Many second-generation British Muslims now find themselves detached from both the religious traditions of their parents, which they often reject, and the wider secular society that insists on viewing them simply as Muslims. A few are drawn inevitably to extremist Islamist groups where they discover a sense of identity and of belonging. It is this that has made them open to radicalization.
A similar process has taken place in Germany. Postwar immigrants, primarily from Turkey, came not as potential citizens, but as “gastarbeiter,” or guest workers, who were expected to eventually return to their native countries. Over time, immigrants became transformed from a temporary necessity to a permanent presence, partly because Germany continued relying on their labor, and partly because they — and especially their children — came to see Germany as home.
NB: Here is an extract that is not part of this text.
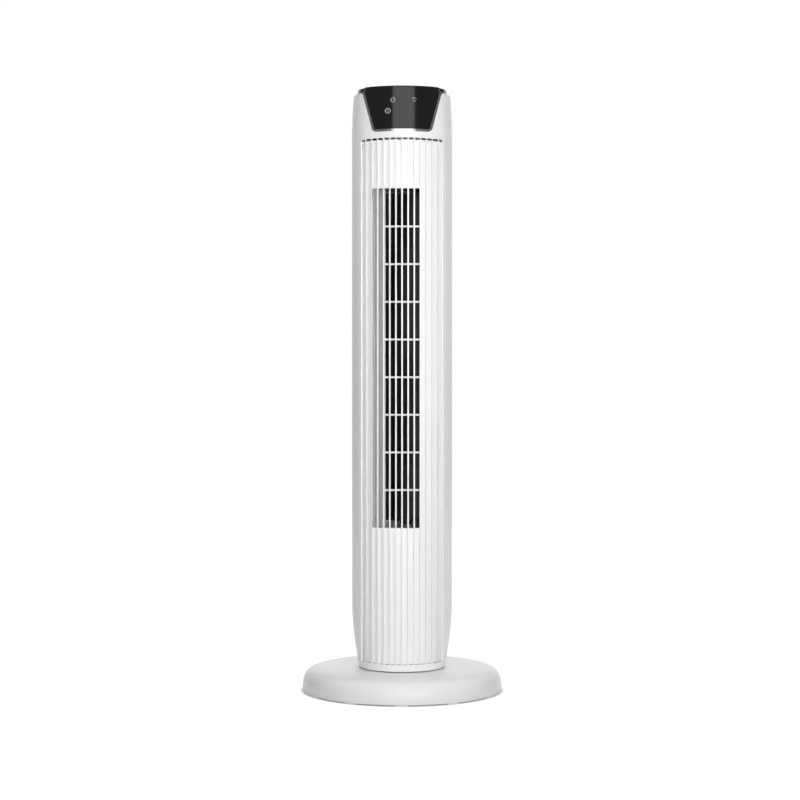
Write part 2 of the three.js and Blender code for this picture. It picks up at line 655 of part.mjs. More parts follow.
function wiring() {
  const stops = [[-20, 30.5, 152], [-40, 32, 168], [-55, 35, 192], [-55, 35, 250], [-55, 35, 500],
    [-55, 35, 740], [-55, 35, 785], [-52, 22, 815], [-44, -5, 840], [-33, -32, 858], [-28, -50.5, 866]];
  const path = new THREE.CatmullRomCurve3(stops.map((p) => new THREE.Vector3(...p)), false, 'centripetal');
  const section = new THREE.Shape().absarc(0, 0, 2.4, 0, 2 * Math.PI, false);
  const geometry = new THREE.ExtrudeGeometry(section, {
    steps: 22, curveSegments: 6, extrudePath: path, bevelEnabled: false });
  return toSolid(geometry);
}

piece(column, 'board_tray', boardTray(), WHITE);
piece(column, 'power_board', box([-36, 36], [32, 33.6], [92, 148]), BOARD);
piece(column, 'run_capacitor', box([6, 32], [20, 31.7], [98, 130]), BLACK_PLASTIC);
piece(column, 'panel_carrier', panelCarrier(), BLACK_PLASTIC);
piece(column, 'control_board', box([-37, 37], [-57.5, -55.9], [862, 900]), BOARD);
piece(column, 'led_display', box([-13, 13], [-63, -57.8], [864, 876]), BLACK_PLASTIC);
piece(column, 'ir_receiver', box([22, 29], [-60.6, -57.8], [866, 872]), BLACK_PLASTIC);
piece(column, 'wire_harness', wiring(), RUBBER);

// glossy cap
const CAP_SEAT = SHOULDER_Z + GAP;
const CAP_WALL = 2.5;
const EDGE = 3;                       // rounding of the cap's upper edge
const CAP_CENTRE_Z = OVERALL_HEIGHT - (CAP_R - EDGE) * Math.sin(radians(CAP_TILT));

// a drum whose flat top leans towards the front
function leaningDrum(radius, drop) {
  const profile = [
    [0, -30], [radius, -30], [radius, -EDGE - drop], [radius - EDGE * 0.3, -EDGE * 0.3 - drop],
    [radius - EDGE, -drop], [0, -drop],
  ];
  return turned(profile).rotate([CAP_TILT, 0, 0]).translate([0, 0, CAP_CENTRE_Z]);
}

// the cap is a hollow drum; its front swells out to the column's face and runs down as an apron
function controlPanel() {
  const above = box([-90, 90], [-90, 90], [CAP_SEAT, 950]);
  const front = plateY(apronOutline(0), -90, -30);
  const frontInside = plateY(apronOutline(-CAP_WALL), -90, -29);
  const faceR = columnR(APRON.high) - APRON.inset;
  const apron = skin(APRON.inset, APRON.inset + CAP_WALL, APRON.low, APRON.high).intersect(front);
  const face = leaningDrum(faceR, 0).intersect(front).intersect(box([-90, 90], [-90, 0], [904, 950]));
  const hollow = leaningDrum(CAP_R - CAP_WALL, CAP_WALL)
    .add(leaningDrum(faceR - CAP_WALL, CAP_WALL).intersect(frontInside));
  return joined([leaningDrum(CAP_R, 0).intersect(above), face, apron]).subtract(hollow);
}

// a plated line that rings the cap on the shoulder and dips round the apron
function panelTrim() {
  const top = CAP_SEAT + TRIM_LIP;
  const apron = plateY(apronOutline(GAP), -95, -25);
  const outline = plateY(apronOutline(TRIM_WIDTH), -90, -30);
  const dip = skin(TRIM_INSET, TRIM_BACK, APRON.low - 8, top).intersect(outline);
  const round = ring(CAP_R + 1, CAP_R + 4, CAP_SEAT, top, 0, 0, ROUND);
  return dip.add(round).subtract(apron);
}

piece(column, 'control_panel', controlPanel(), BLACK_GLOSS);
piece(column, 'panel_trim', panelTrim(), PLATED);

export default fan;
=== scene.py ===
import json
import math
import bpy
import bmesh
from mathutils import Matrix, Vector


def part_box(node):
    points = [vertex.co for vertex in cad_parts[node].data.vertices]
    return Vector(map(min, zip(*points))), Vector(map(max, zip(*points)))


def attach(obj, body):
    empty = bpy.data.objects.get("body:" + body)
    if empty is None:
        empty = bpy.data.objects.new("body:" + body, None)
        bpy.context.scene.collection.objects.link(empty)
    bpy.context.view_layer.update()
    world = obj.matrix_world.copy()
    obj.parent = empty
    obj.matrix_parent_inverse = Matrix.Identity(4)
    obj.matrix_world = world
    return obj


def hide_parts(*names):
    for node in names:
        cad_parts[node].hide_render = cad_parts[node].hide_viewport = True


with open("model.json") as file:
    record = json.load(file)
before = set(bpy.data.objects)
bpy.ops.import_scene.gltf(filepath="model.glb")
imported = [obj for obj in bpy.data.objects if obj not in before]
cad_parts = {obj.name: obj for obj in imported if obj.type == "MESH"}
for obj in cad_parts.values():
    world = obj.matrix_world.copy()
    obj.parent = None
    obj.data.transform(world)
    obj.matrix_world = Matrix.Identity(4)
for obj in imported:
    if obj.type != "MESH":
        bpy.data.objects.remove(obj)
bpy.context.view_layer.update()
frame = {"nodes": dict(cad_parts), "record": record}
print("frame loaded:", len(frame["nodes"]), "nodes")

mm = 0.001


def cadMm(node):
    # a node's lowest and highest corner, in millimetres
    low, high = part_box(node)
    return low / mm, high / mm


# camera, light and floor

cameraSet = {
    "distance": 2822,      # in front of the column's axis
    "height": 473,
    "focal": 82.58,
    "lookDown": 0.562,     # degrees
    "turn": 0.064,
}


def makeCamera():
    data = bpy.data.cameras.new("studioCamera")
    data.lens = cameraSet["focal"]
    data.sensor_width = 36
    camera = bpy.data.objects.new("studioCamera", data)
    camera.location = (0, -cameraSet["distance"] * mm, cameraSet["height"] * mm)
    camera.rotation_euler = (
        math.radians(90 - cameraSet["lookDown"]), 0, math.radians(cameraSet["turn"]))
    bpy.context.scene.collection.objects.link(camera)
    bpy.context.scene.camera = camera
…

The German state, however, continued to view them as outsiders and to refuse them citizenship. Unlike the practices in Britain, France or the United States, German citizenship is based on blood, not soil: it is granted automatically only to children born of German parents. Germany has nearly four million people of Turkish origin today, many of them born there, but fewer than 25 percent have managed to become citizens. Instead, multiculturalism became the German answer to the “Turkish problem.”
In place of citizenship and a genuine status in society, the state “allowed” immigrants to keep their own culture, language and lifestyles. One consequence was the creation of parallel communities. Without any incentive to participate in the national community, many Turks became dangerously inward-looking. Today, almost a third of Turkish adults in Germany regularly attend mosque, a higher rate than elsewhere in Western Europe and higher than in many parts of Turkey. The increasing isolation of second-generation German Turks has made some more open to radical Islamism. The uncovering last year of German jihadis fighting in Afghanistan should therefore have come as no surprise.
In Britain, the promotion of multicultural policies led to the de facto treatment of individuals from minority groups not as citizens but simply as members of particular ethnic units. In Germany, the formal denial of citizenship to immigrants led to the policy of multiculturalism. In both cases this has resulted in the creation of fragmented societies, the scapegoating of immigrants and the rise of both populist and Islamist rhetoric.
IN neither Britain nor Germany did multiculturalism create militant Islam, but in both it helped clear a space for it among Muslims. The challenge facing Europe today, therefore, is how to reject multiculturalism as a political policy while embracing the diversity that immigration brings. No country has yet succeeded in doing so.
In principle, the French assimilationist resolve to treat everyone as a citizen, not simply as an inhabitant of a particular ethnic box, is welcome. Yet as evidenced by police brutality against North African youth and the state ban on burqas, France continues to tolerate, and even encourage, policies that polarize society in the name of colorblindness. And although the relationship between Muslims and the state is healthier in America than in most European countries, the furor over a proposal to build an Islamic center and mosque near ground zero in New York reveals that the same fears and problems that haunt Europe exist in the United States.
There is no off-the-shelf solution. But the anniversary of 7/7 should remind us of how much is at stake in finding one.
This article has been revised to reflect the following correction:
Correction: July 7, 2011
An earlier version of this Op-Ed article incorrectly described the origins of one of the four men who bombed the London transit system in July 2005. One of the men was born in Jamaica and emigrated to Britain as a child; not all four were born in Britain.